Steel Manufacturers Association President Thomas Danjczek, who visited with Walberg that same day, called the Congressman his favorite “hooker,” the term for workers who operate a crane to hook containers of scrap steel to move them from the yard to the furnace platform. A framed local newspaper front page on his office wall shows Walberg in jeans and a leather jacket, riding on his Harley-
Davidson with a constituent, a 96-year-old woman.

His reputation for frugality extends to occasionally sleeping in his office. Even his wife, Sue, who crops up frequently in Walberg’s conversations, has been known to sleep there. Miller said that she tells Walberg his wife is a “saint.”
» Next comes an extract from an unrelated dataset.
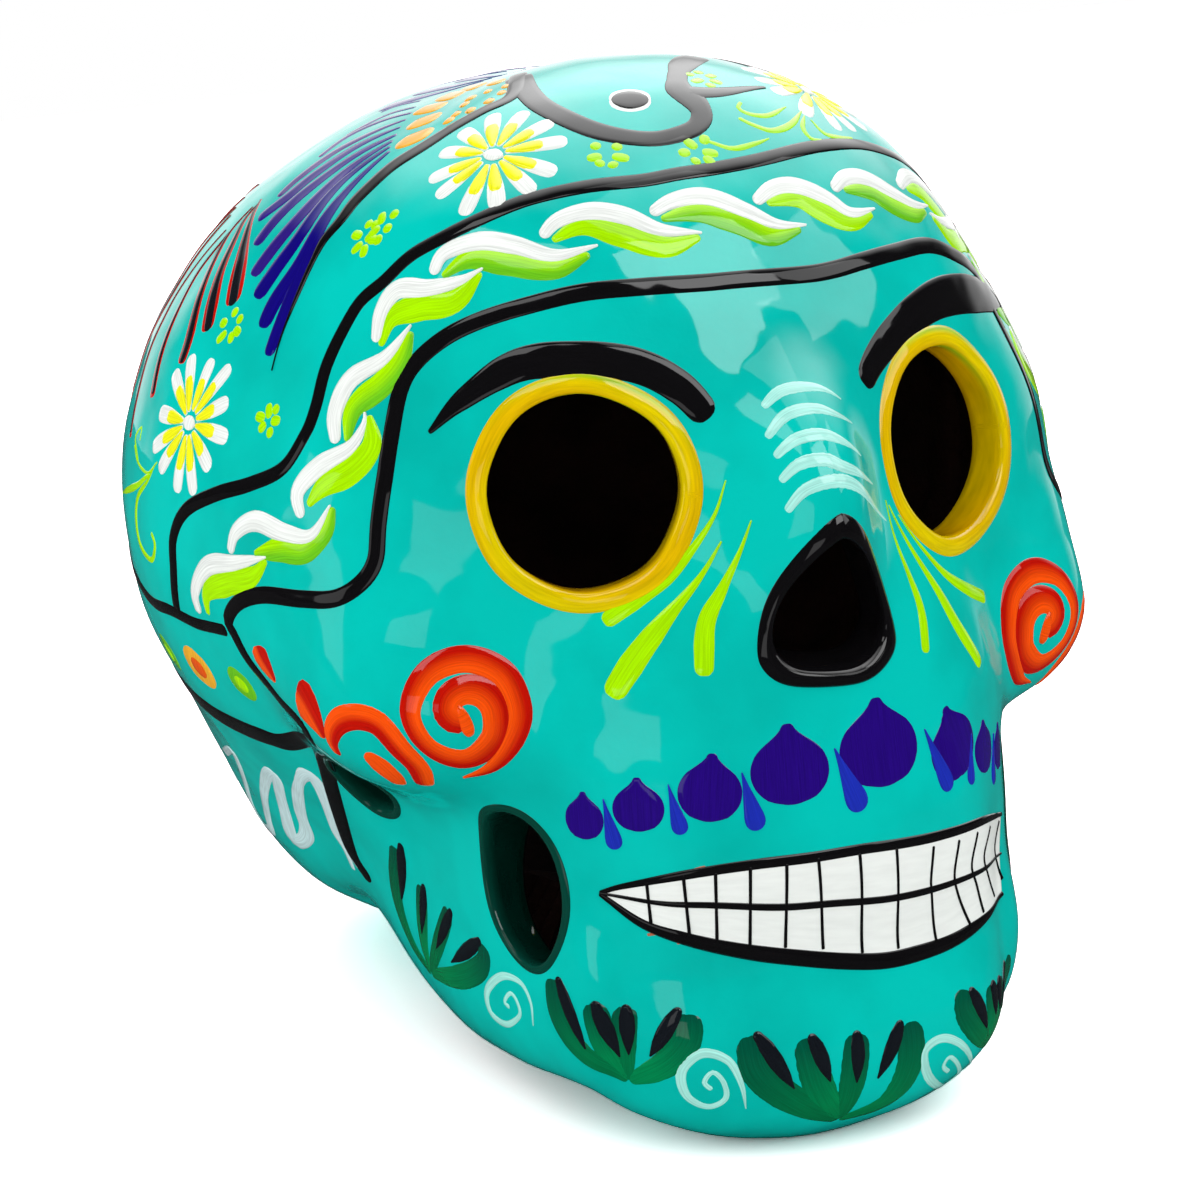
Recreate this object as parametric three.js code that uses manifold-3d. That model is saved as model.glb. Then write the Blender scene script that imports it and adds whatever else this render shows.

Reflecting on life as a second-time freshman, Walberg returns more than once to his Christian faith. Being a minister is not so different from being a Member of Congress, he notes, with its emphasis on stewardship and public service. He said his journey back to the House after his 2008 loss involved considerable uncertainty and prayer. As he put it:

“Even as a Christian who has faith in God … I have to admit that both my wife and I kind of looked up, as it were, and said: ‘What was that all about? All that work to get here, and only one term and out?'” And he was by no means certain that he would run again.

“We looked for ways out of it at times,” he said, laughing. “Because once you go through this, you realize it’s not a cakewalk. Nothing’s given. It’s a lot of work. It’s a lot of fundraising. It’s a big battle. It takes your entire life. It makes decisions for you in many cases.”

Still, Walberg said, Capitol Hill feels like exactly where he wants to be: “I’ve found my sweet spot here in public service.” The real difference between the two GOP freshman class photos on his wall is not the color of the sky — it’s the fact that in the more recent photo, Walberg is a member of the majority. He admitted with a grin: “It makes it much more pleasant.”